The other great advantage for X86 is that developers could prototype their games without having access to the hardware which is a huge advantage for fledgling developers in the important Xbox Live Arcade space and for developers coming from Europe and Asia especially who may not have experience with IBM POWER architectures, nor have access to the right tools.

Finally they could probably speed up the time it takes between revealing a new architecture to developers and the time it takes to get from prototype to market by using pre-existing technology. With IBM they need at least a lead time of 12-18 months to actually design the hardware and once they begin the process flexibility in final implementation is more limited.

2. They're taking up silicon while not being as efficient as a dedicated stream processing unit.

It depends on the task they are asked to perform.

3. Console chips would not be server class POWER chips, just like they aren't in this generation. Adding power states is doable with a new design as ATI showed with the 5000 series and neither the 360 or PS3 are loud and hot when playing back movies (except the 360 DVD drive) As I said before power saving features are not exclusive to x86.

No they aren't, but power efficiency is becoming more important. They don't want their console to get a black mark in the EU for being a power hog for instance.

4. It's a net negative baggage, such complex x86 backward compatible design is not needed.

That depends on who you ask. The X86 architecture on its own is pretty good by all accounts relative to other competing architectures.

You seem to have the opinion that a console should be just a PC from its launch year with an x86 cpu and a GPU. We saw how that ended up with the xbox, with intel and nvidia screwing over MS. A console should have a little more custom hardware since unlike a PC it never needs to run databases or business applications.

That was attributed to a raw deal they made and mistakes in implementing their architecture.
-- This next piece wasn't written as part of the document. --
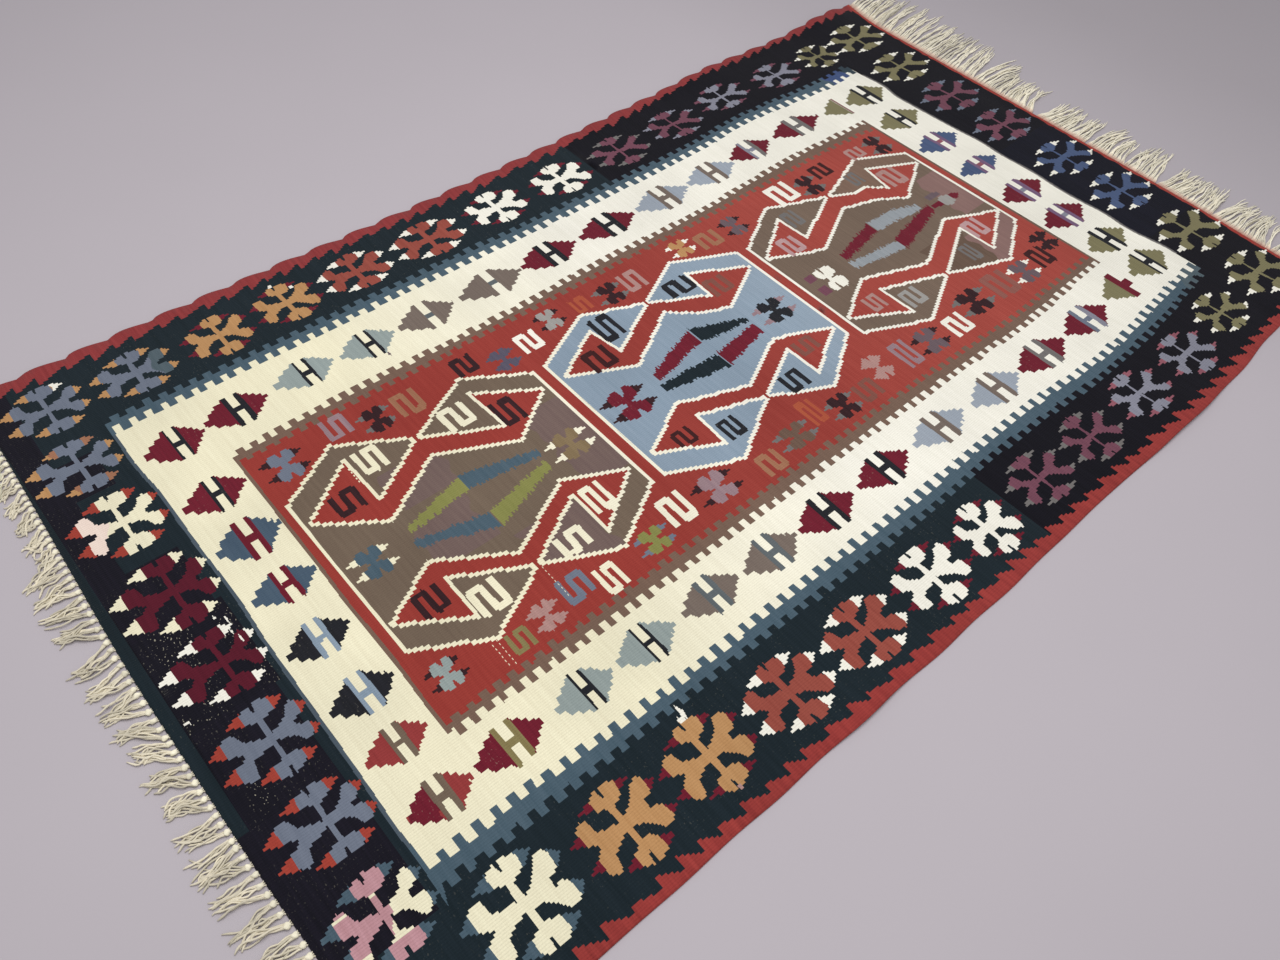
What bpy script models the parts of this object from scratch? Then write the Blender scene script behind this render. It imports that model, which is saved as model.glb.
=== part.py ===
"""A flat-woven wool rug (kilim) lying on a floor, with its warp ends left as fringe at both short ends.

Lengths are in metres on the rug's own plan. "across" runs from the left long edge to the right one and
starts at the left side of the ivory border. "along" runs from the knotted end to the plain end and starts
at the near side of that border. centred() moves the whole rug to its own middle.
"""
import math
from collections import namedtuple

import bmesh
import bpy
import numpy as np
from mathutils.geometry import delaunay_2d_cdt

CLOTH_THICKNESS = 0.003
GAP = 0.0003  # between the cloth and the roots of its fringe
OUTLINE_STEP = 0.030
INNER_STEP = 0.088

# The long edges: this rug is wider at its plain end.
LongEdge = namedtuple("LongEdge", "along left right")
LONG_EDGES = (
    LongEdge(-0.19, -0.234, 1.226),
    LongEdge(0.10, -0.236, 1.233),
    LongEdge(0.40, -0.235, 1.236),
    LongEdge(0.70, -0.232, 1.240),
    LongEdge(1.00, -0.237, 1.242),
    LongEdge(1.30, -0.248, 1.246),
    LongEdge(1.60, -0.264, 1.254),
    LongEdge(1.80, -0.273, 1.247),
    LongEdge(2.00, -0.272, 1.232),
    LongEdge(2.15, -0.276, 1.223),
    LongEdge(2.34, -0.280, 1.214),
)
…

The PS3 for example uses a server CPU and desktop graphics chip, it is in essence more of the PC than the Xbox 360. Theres no need to re-invent the wheel, only optimizations which are specific to consoles are needed like for instance embedded ram and memory architectures.

Console development should not be influenced by PC development, the less it is, the better the games are. If anything, games should be consoles first, since that's where the money is, then maybe later ported to PC and we're seeing that happen this gen, but slowly.
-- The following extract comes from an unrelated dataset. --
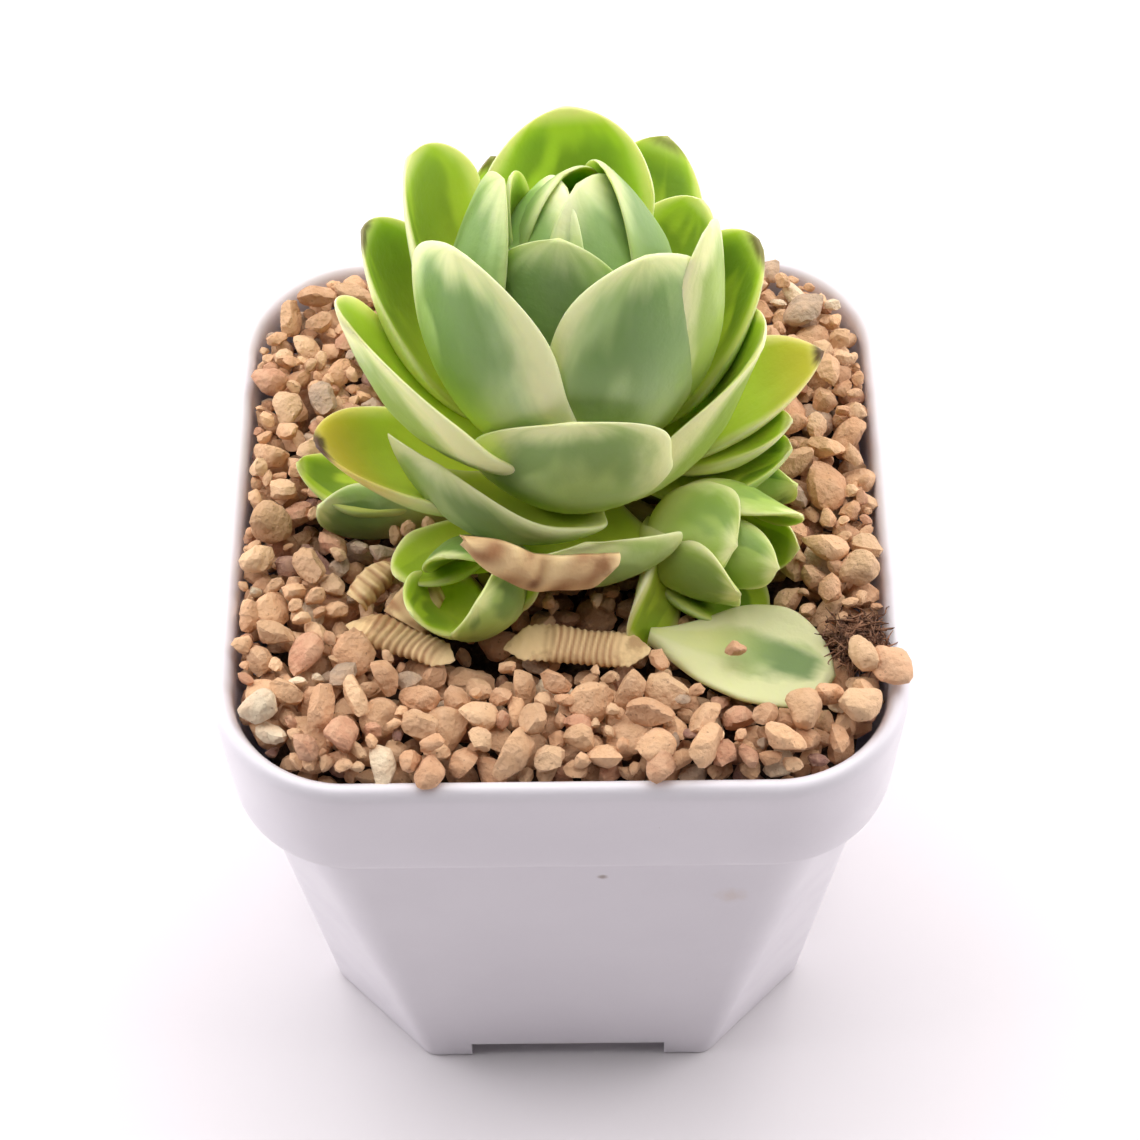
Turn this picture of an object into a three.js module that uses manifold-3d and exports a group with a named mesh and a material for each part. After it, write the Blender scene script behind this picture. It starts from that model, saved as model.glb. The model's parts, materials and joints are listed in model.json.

Why not? The technology used in console games is often first prototyped by PC developers, and only PCs have the advanced technologies available to even start using features like tessellation, GPGPU etc which will become important next generation console features.
 
Except they would need new compilers because its quite likely they will move from POWER 4 based architectures to POWER 7.
That's not how it went with the current gen.
None of the PowerPC-derived chips used resembles POWER4 or POWER5, and not even the POWER6 which did borrow a few of the circuit and pipeline ideas that Xenon and the PPU tried out.


That was attributed to a raw deal they made and mistakes in implementing their architecture. The PS3 for example uses a server CPU and desktop graphics chip, it is in essence more of the PC than the Xbox 360.
Cell would have been a horrific server chip. At least the 360's chip had 3 symmetric cores with a shared memory model.